- WHAT THIS TASK INVOLVES -
Restate, word for word, all of the material shown below.

- MATERIAL PROVIDED -
★ ★ ★

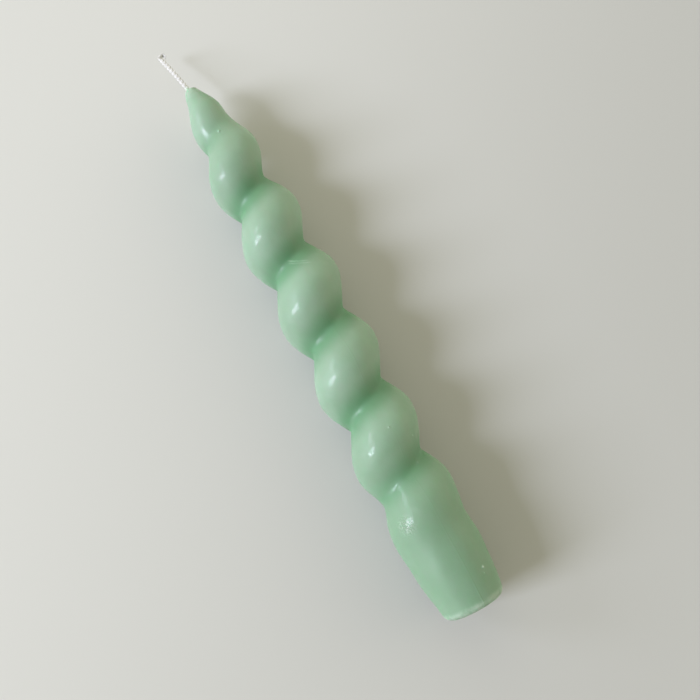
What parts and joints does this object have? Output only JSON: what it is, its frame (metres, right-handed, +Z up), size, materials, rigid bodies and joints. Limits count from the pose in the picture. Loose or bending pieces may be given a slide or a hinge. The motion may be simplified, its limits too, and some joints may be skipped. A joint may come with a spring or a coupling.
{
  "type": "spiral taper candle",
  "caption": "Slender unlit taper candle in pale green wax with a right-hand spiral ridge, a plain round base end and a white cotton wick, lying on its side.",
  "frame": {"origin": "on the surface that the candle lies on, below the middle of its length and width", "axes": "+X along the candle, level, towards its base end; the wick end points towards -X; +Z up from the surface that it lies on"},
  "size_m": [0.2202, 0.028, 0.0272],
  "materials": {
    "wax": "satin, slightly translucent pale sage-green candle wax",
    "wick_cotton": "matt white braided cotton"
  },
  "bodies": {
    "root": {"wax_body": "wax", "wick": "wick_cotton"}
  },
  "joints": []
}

★ ★ ★

- EXERCISE SOLUTION -
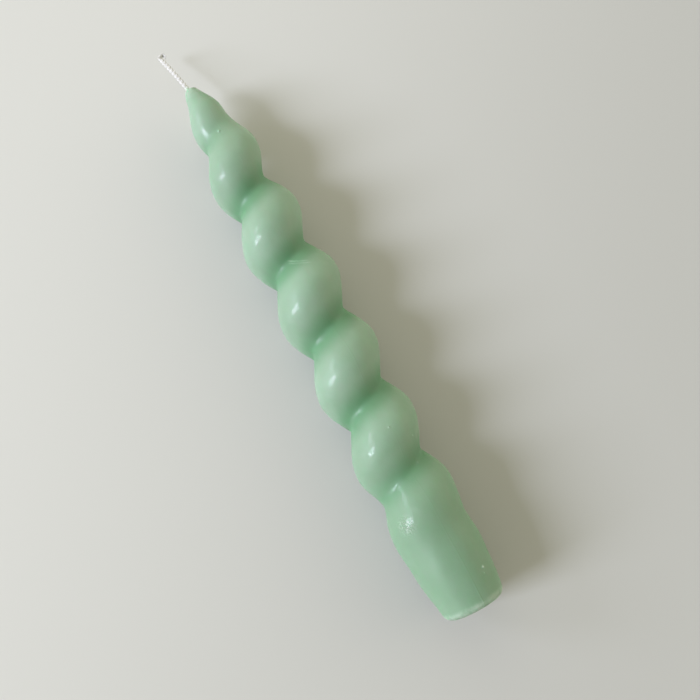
What parts and joints does this object have? Output only JSON: what it is, its frame (metres, right-handed, +Z up), size, materials, rigid bodies and joints. Limits count from the pose in the picture. Loose or bending pieces may be given a slide or a hinge. The motion may be simplified, its limits too, and some joints may be skipped. A joint may come with a spring or a coupling.
{
  "type": "spiral taper candle",
  "caption": "Slender unlit taper candle in pale green wax with a right-hand spiral ridge, a plain round base end and a white cotton wick, lying on its side.",
  "frame": {"origin": "on the surface that the candle lies on, below the middle of its length and width", "axes": "+X along the candle, level, towards its base end; the wick end points towards -X; +Z up from the surface that it lies on"},
  "size_m": [0.2202, 0.028, 0.0272],
  "materials": {
    "wax": "satin, slightly translucent pale sage-green candle wax",
    "wick_cotton": "matt white braided cotton"
  },
  "bodies": {
    "root": {"wax_body": "wax", "wick": "wick_cotton"}
  },
  "joints": []
}